OECD (2014) OECD Employment Outlook 2014, OECD Publishing.

 

The 2014 edition of the OECD Employment Outlook reviews recent labour market trends and short-term prospects in OECD and key emerging economies. It zooms in on how the crisis has affected earnings, provides country comparisons of job quality, examines the causes and consequences of non-regular employment, and estimates the impact of qualifications and skills on labour market outcomes.

 

How does GREECE compare? September 2014

Unemployment in Greece remains at its highest level since the onset of the crisis. Despite moderate signs of recovery across many OECD countries in 2014, the unemployment rate in Greece remains stuck at close to its highest level since the onset of the economic crisis (27.2% as of May 2014). OECD projections suggest that the expected joblessness rate in Greece will remain high (around 27%) through to the end of 2015.

UnemployedGreece

 

Jobs recovery to remain weak in 2015, says OECD

The Employment Outlook 2014 says that average jobless rates will decrease slightly over the next 18 months in the OECD area, from 7.4% in mid-2014 to 7.1% at the end of 2015. Almost 45 million people are out of work in OECD countries, 12.1 million more than just before the crisis. Globally, an estimated 202 million people are unemployed, with many more in low-paid and precarious jobs.

The Outlook also analyses the impact of the crisis on wages. It finds that real wage growth has come to a virtual standstill since 2009 and wages actually fell in a number of countries by between 2% and 5% a year on average, including in Greece, Portugal, Ireland and Spain.

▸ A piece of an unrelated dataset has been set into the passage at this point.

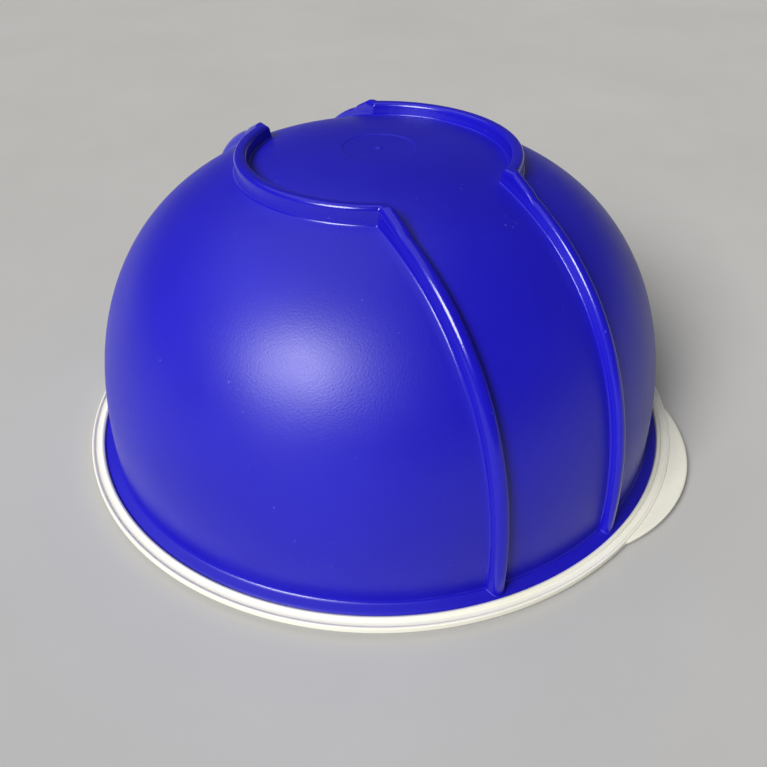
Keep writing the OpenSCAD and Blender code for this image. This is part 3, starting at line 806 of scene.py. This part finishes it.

This slowdown has been fairly evenly spread across the earnings distribution. However, slower real wage growth, and cuts in wages in some cases, result in real hardship for low-paid workers, the report warns.“While wage cuts have helped contain job losses and restore competitiveness to countries with large deficits before the crisis, further reductions may be counterproductive and neither create jobs nor boost demand,” OECD Secretary-General Angel Gurría said while launching the report in Paris. “Governments around the world, including the major emerging economies, must focus on strengthening economic growth and the most effective way is through structural reforms to enhance competition in product and services markets. This will boost investment, productivity, jobs, earnings and well-being.”

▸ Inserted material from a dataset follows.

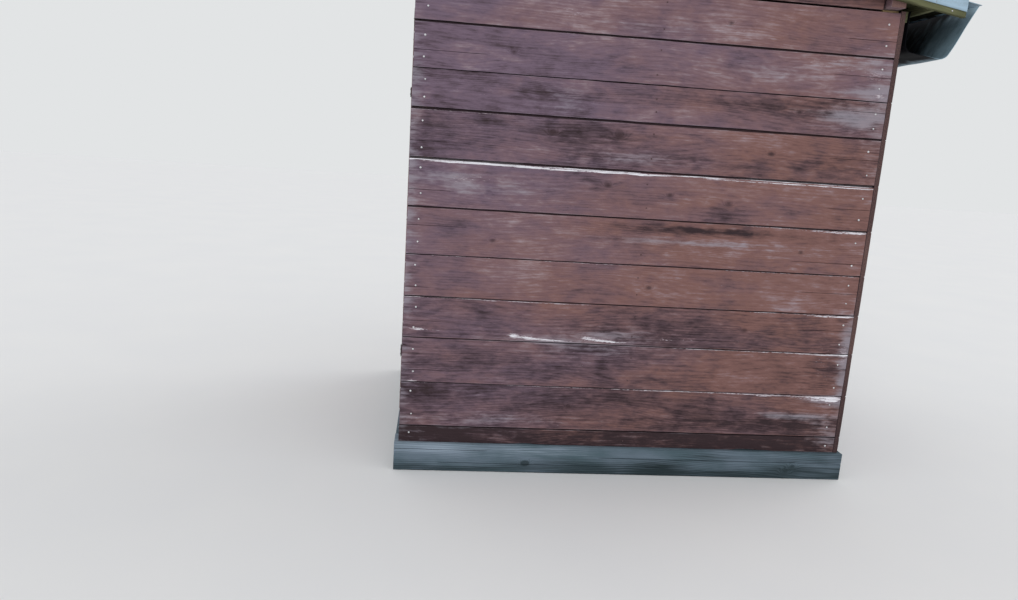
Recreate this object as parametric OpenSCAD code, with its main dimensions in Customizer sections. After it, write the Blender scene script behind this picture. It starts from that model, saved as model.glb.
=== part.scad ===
// Small board-clad outhouse with a mono-pitch metal roof and a wide bent-sheet gutter.
// X runs along the long board wall, Y into the building, Z up from the ground.

/* [Building] */
// Length of the front boards along X
wall_length = 2000; // [1400:10:2800]
// Run of the side boards along Y
wall_depth = 1480; // [1200:10:2400]
// Height of the plinth beams, which is also the floor level
plinth_h = 127; // [80:1:200]
// Width of a plinth beam
plinth_w = 110; // [95:1:150]
// How far the plinth stands out in front of the boards
plinth_proud = 17; // [5:1:30]

/* [Frame] */
// Side of a square corner post, and depth of the studs
post_w = 70; // [60:1:100]
// Width of a stud, a door post or the door head
stud_w = 50; // [38:1:75]
// Width of an eave beam
beam_w = 64; // [50:1:70]
// Height of an eave beam on its uphill side
beam_h = 70; // [50:1:120]
// How far the eave beams stand out past the end walls
beam_reach = 40; // [20:1:120]

/* [Wall boards] */
// Thickness of the wall boards
board_t = 22; // [18:1:32]
// Cover of the ripped board at the bottom
starter_board = 75; // [40:1:120]
// Cover of a wide board
wide_board = 198; // [170:1:220]
// Cover of a middling board
mid_board = 179; // [150:1:200]
// Cover of a narrow board
narrow_board = 155; // [120:1:180]
// Cover of the last board under the eave beams
top_board = 186; // [150:1:220]
// Height of the open joint between two boards
joint_gap = 4; // [2:0.5:8]
// Depth of the joint, down to the lap behind it
joint_depth = 12; // [6:1:16]
// Height of the wider joint below the gable boards
eave_joint = 7; // [4:1:12]
// Space between the gable boards and the eave beam ends
beam_gap = 10; // [4:1:20]

/* [Roof] */
// Fall of the roof towards the gutter side, in degrees
roof_pitch = 9; // [4:0.5:18]
// Thickness of the roof boards, which run down the fall
deck_t = 22; // [16:1:28]
// Cover of one roof board
deck_board = 120; // [90:1:180]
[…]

Policy makers must ensure in particular that any further wage adjustments are not concentrated among low-earners. This is also relevant in countries where unemployment has fallen sharply since the crisis, such as Germany and the United States where the proportion of low-earners exceeds the OECD average and concerns one-fifth and one-quarter of workers respectively.

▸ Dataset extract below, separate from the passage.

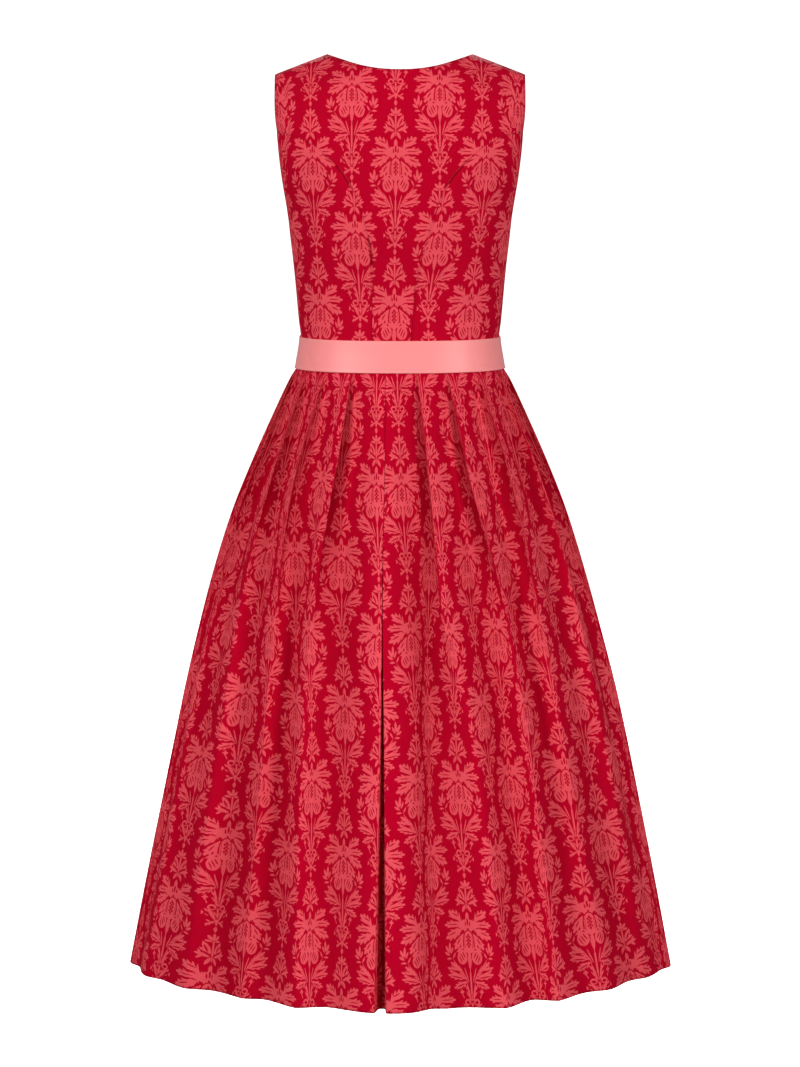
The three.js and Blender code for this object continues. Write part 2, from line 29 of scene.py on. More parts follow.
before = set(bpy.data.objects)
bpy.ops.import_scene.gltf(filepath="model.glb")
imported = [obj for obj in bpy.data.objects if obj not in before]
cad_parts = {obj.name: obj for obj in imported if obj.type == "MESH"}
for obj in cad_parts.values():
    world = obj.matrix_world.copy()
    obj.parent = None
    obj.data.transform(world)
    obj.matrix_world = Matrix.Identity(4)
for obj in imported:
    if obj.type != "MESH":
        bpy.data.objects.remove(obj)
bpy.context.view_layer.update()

MM = 0.001
DEGREE = math.pi / 180

# ---------------------------------------------------------------- sizes

BODICE_WALL = 1.2
SKIRT_WALL = 0.6
RIBBON_WALL = 0.8
RIBBON_OUT = 1.7
# height and reach of the ribbon's rolled lower edge
ROLLED_EDGE = (0.5, 1.7)
# angle, slant in degrees from top to bottom, reach in degrees, depth, middle from the top as a share
RIBBON_CREASES = [
    (-62, 14, 3.2, 0.5, 0.7), (-48, -9, 2.8, 0.35, 0.35), (-22, 16, 4.2, 0.26, 0.6),
    (-4, -11, 3.6, 0.16, 0.3),
    (17, -12, 4.0, 0.24, 0.5), (44, 10, 2.8, 0.35, 0.7), (63, -13, 3.0, 0.45, 0.5), (104, 12, 3.4, 0.45, 0.6),
    (141, -10, 3.6, 0.3, 0.4),
    (-101, -12, 3.0, 0.4, 0.5), (-139, 11, 3.2, 0.3, 0.6), (172, 9, 3.4, 0.25, 0.5),
]
RIBBON_EVENING = 40
RIBBON_ROWS = 32
RIBBON_COLUMNS = 540
CREASE_LENGTH = 0.32
STITCH_LENGTH = 2.3
STITCH_GAP = 0.9
STITCH_HALF = 0.24
STITCH_INSET = 3.6
RIBBON_STITCH_INSET = 2.4
SEAM_DIP = 0.35
SEAM_DIP_REACH = 1.9
# painted shade along the seams and hems of the bodice pieces, and its reach
SEAM_SHADE = 0.12
SEAM_SHADE_REACH = 1.2
# Soft creases of the bodice: 1 for the back and -1 for the front, x and drop at the start and at the end,
# depth, reach
BODICE_CREASES = [
    (1, -44, 354, -41, 262, 1.0, 6), (1, -21, 342, -26, 296, 0.7, 5), (1, 41, 352, 53, 304, 0.8, 6),
    (1, 96, 334, 74, 302, 0.7, 6), (1, -116, 116, -84, 168, 1.1, 9), (1, 110, 122, 87, 171, 0.9, 8),
    (1, -30, 96, 26, 103, 0.5, 10), (-1, 92, 196, 60, 238, 0.9, 8), (-1, -96, 203, -64, 232, 0.8, 9),
    (-1, 30, 346, 37, 288, 0.8, 7), (-1, -24, 348, -42, 304, 0.7, 6), (-1, 78, 344, 66, 312, 0.6, 6),
    (-1, -92, 340, -76, 298, 0.8, 7),
]
CREASE_ENDS = 0.12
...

Mandatory minimum wages, which now exist, or are being implemented, in 26 OECD countries and a number of emerging economies, as well as in-work benefits, can help underpin the wages of low-paid workers.

Long-term unemployment has likely peaked but remains a major concern, says the report. Just over 16 million people – over one in three of the unemployed – had been out of work for 12 months or more in the first quarter of 2014, almost double the number at the start of the crisis.

In countries hardest hit, notably in Southern Europe, this has led to a rise in structural unemployment which will not be automatically reversed by a pick-up in economic growth, warns the OECD. Policy makers should prioritise efforts on helping the long-term unemployed back to work through more personalised job-search assistance and training programmes.

The Outlook also includes a new framework for assessing job quality, looking in particular at earning levels and distribution, job security and the quality of the work environment. It reveals wide differences between countries and between socio-economic groups, with youth and low-skilled having lower quality jobs. But it finds no evidence of a trade-off between job quantity and quality.

The Outlook highlights that an important dimension of job quality is the stability of the employment contract. In particular, efforts are needed to address the gap in employment protection between permanent and temporary workers. Temporary jobs are often not an automatic stepping-stone to a permanent job. In Europe, for example, less than half of temporary workers in a given year had full-time permanent contracts three years later.

It is encouraging that some countries have embarked on reforms in this area, says the report. These will take time to deliver results and it is essential that countries stay the course. Others should follow their lead. In emerging economies, informal employment looms large and major efforts are needed to promote job creation in the formal sector with adequate employment protection, while broadening the scope and coverage of social protection.

The jobless outlook for 2015 diverges widely among countries, with unemployment falling but still remaining very high in Spain (around 24%) and Greece (around 27%). The euro area will see joblessness decline to 11.2% at the end of 2015, from 11.6% in mid-2014, and above 10% in Italy, Portugal, the Slovak Republic and Slovenia. Unemployment is forecast to fall below 5% by the end of 2015 in Austria, Germany, Iceland, Japan, Korea, Mexico, Norway and Switzerland.